Totally feel it. I've not made the leap back to design yet, (This is where I started as an old-world product designer, working on physical products). Instead, I've tried to extend my research toolkit, studying and using behavioural design and bringing AI into my toolset, (though for analysis efficiency and not for simulating humans).

Alexandra Gomes

🎨 Product Designer | Gamer | Everything Code Enthusiast

2w

Honestly, as a Junior, I haven't even experienced my first oportunity, let alone a shift but I do understand where you're coming from Dominic Francis. I agree with most things you said, especially courses and bootcamps in this field. I feel that I've finished dozens of courses just to end up with no experience anyways because the real experience comes from companies giving juniors a chance. And honestly, we all know the market is tough but I see it as an excuse. There are places for everyone, no matter their level of experience. Memory is short and I guess many employers forgot the time when themselves were juniors. My personal opinion, this is it.

Ville Vartiainen

Product | UX | Strategy

3w

Yes I think many experienced UX:ers are in the same boat. It's always worth improving UI skills as it's very satisfying regardless!
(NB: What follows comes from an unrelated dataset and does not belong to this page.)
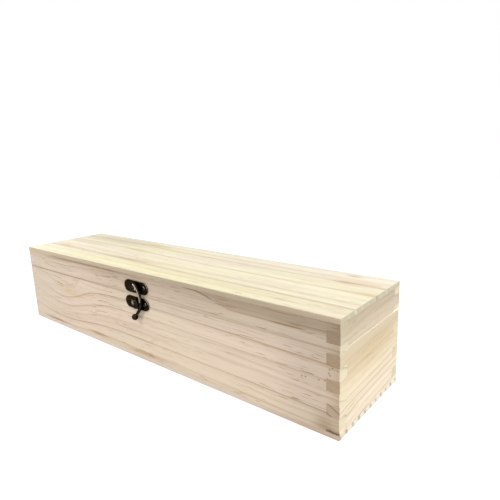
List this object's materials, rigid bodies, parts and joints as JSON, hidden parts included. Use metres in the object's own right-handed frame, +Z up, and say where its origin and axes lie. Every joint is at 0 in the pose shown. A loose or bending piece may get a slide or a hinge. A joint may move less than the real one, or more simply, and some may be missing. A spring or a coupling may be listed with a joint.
{
  "type": "wooden wine box",
  "caption": "Long slim pine box for one wine bottle, with finger-jointed corners, a lid hinged along the back and a swing-hook latch on the front.",
  "frame": {"origin": "middle of the box's underside, on the surface that it stands on", "axes": "+X along the length to the right as seen from the front, +Y to the hinged back, +Z up"},
  "size_m": [0.452, 0.12, 0.095],
  "materials": {
    "pine": "bare planed and sanded pine, no varnish",
    "bronze": "antique bronze, dark patina worn to brass on the edges",
    "latch_bronze": "antique bronze, nearly black with brass showing on the rims"
  },
  "bodies": {
    "base": {"base_front_panel": "pine", "base_back_panel": "pine", "base_left_end": "pine", "base_right_end": "pine", "base_bottom_panel": "pine", "left_hinge_base_leaf": "bronze", "right_hinge_base_leaf": "bronze", "left_hinge_pin": "bronze", "right_hinge_pin": "bronze", "hinge_base_screws": "bronze", "latch_catch_plate": "latch_bronze", "latch_catch_post": "latch_bronze", "catch_plate_screws": "latch_bronze"},
    "lid": {"lid_top_panel": "pine", "lid_front_rail": "pine", "lid_back_rail": "pine", "lid_left_end": "pine", "lid_right_end": "pine", "left_hinge_lid_leaf": "bronze", "right_hinge_lid_leaf": "bronze", "hinge_lid_screws": "bronze", "latch_hook_plate": "latch_bronze", "latch_rivet": "latch_bronze", "hook_plate_screws": "latch_bronze"},
    "hook": {"latch_hook": "latch_bronze"}
  },
  "joints": [
    {"name": "lid_hinge", "type": "hinge", "parent": "base", "child": "lid", "pos_m": [0, 0.0563, 0.0703], "axis": [-1, 0, 0], "range_deg": [0, 180]},
    {"name": "hook_swing", "type": "hinge", "parent": "lid", "child": "hook", "pos_m": [-0.0008, -0.0572, 0.0789], "axis": [0, -1, 0], "range_deg": [0, 180]}
  ]
}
However - I think we are going through a lot of flux, and there's a huge disconnect between candidates, hiring and what employees expect from designers. If you also consider what AI is bringing in, I wouldn't necessarily bet on having hot UI skills as future proof either. I'm sure there are more qualified people that can talk about this, but I don't think that it's healthy that the industry thinks you can get one person to excel in so many areas. Cuts down hiring expenses, but at what cost? Having said that, I think we just need to keep growing and learning..and hope that good things come our way!